Average auction yields on one-year T-bills have dropped by 3.62 percentage points since July 2013, when al-Sisi’s military removed an elected Islamist government from power. The 11.79 percent average yield at Egypt’s Dec. 18 debt auction compares with 12.31 percent for Brazil at its most recent sale of one-year securities last month. Standard & Poor’s rates Egypt’s short-term local-currency debt two levels below Brazil’s at B. Equally-rated Nigerian debt yielded an auction average of 15.99 percent this month.
Returns are further squeezed by a 20 percent tax, twice the rate on equities, and the cost of non-deliverable forward, or NDF, contracts to hedge the risk of further currency depreciation. The final return may be trimmed to as little as 1.25 percent, according to Commerzbank AG.
‘Not Ready’
Egyptian notes “are some of the best investments in the Middle East and North Africa region if investors are willing to go in without the NDF hedge,” Apostolos Bantis, a Dubai-based credit analyst at Commerzbank, said in a phone interview. “But they’re not ready to do that yet. A lot of them still have images of Tahrir Square and instability in their heads.”
For local banks, Treasuries are the surest way to earn a return from surging deposits as Egyptians save in case of further turbulence. As of September, the loan-to-deposit ratio at banks in Egypt was near the lowest since at least 2000, according to the most recent central bank data. Their share of the Treasury market has grown to 76 percent from 56 percent four years ago.
Commercial International Bank Egypt SAE, the nation’s biggest publicly traded lender, reported record quarterly earnings last month, helped by increased holdings of government debt.
Equity Optimism
While avoiding the Treasury market, foreign investors poured about $650 million into equities between June and September, more than 10 times the net flows to T-bills, according to the stock exchange and central bank data.

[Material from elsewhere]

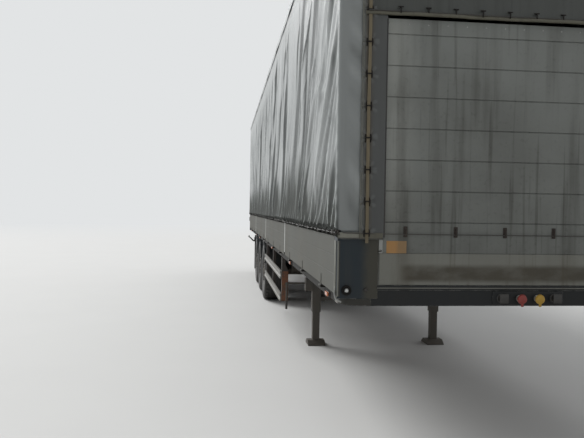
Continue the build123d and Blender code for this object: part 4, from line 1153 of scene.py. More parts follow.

Non-Egyptians accounted for about 16 percent of share trading this year. The EGX 30 Index has gained 28 percent in 2014, fifth best globally among 93 indexes tracked by Bloomberg. The government’s 5.75 percent Eurobonds due April 2020 have surged this year, sending the yield down 191 basis points to 4.86 percent at 10:17 a.m. in Cairo.
Equity-market optimism has been stoked by more than $15 billion of aid provided by Gulf nations since July 2013 and the prospect of economic growth accelerating to 3.5 percent for the current fiscal year to June 2015, according to the average of 9 economist estimates compiled by Bloomberg. Reductions to fuel subsidies in July may help officials trim the budget deficit to 10.5 percent this year. The central bank has stepped in to halt the pound’s depreciation, holding the rate at 7.15 per dollar in the official market since June.
Sentiment Swings
“The stock market usually moves ahead of the economy,” Hany Farahat, a senior economist at Cairo-based CI Capital, said by phone. Improved confidence will enable the government to sell more debt that matures in longer than a year, which will reduce Egypt’s vulnerability to swings in investor sentiment, he said.
Egypt’s growing demand for dollar inflows means it’s still likely to need foreign investors to return to its domestic debt market. The 47 percent plunge in crude from this year’s peak in June may limit further Gulf nation aid, Farouk Soussa, the chief Middle East economist for Citigroup Inc., said in an interview from London last month.
“Egyptian T-bills aren’t as attractive as they once were,” Lutz Roehmeyer, a money manager overseeing $1.1 billion of emerging-market debt at Landesbank Berlin Investment GmbH in Berlin, who exited the Egyptian T-bill market in 2012, said by phone. “The main factor in Egypt’s economic stability is support from its Arab neighbors, which is unsustainable. Sooner or later, Gulf aid will stop and Egypt has to be able to stand up on its own.”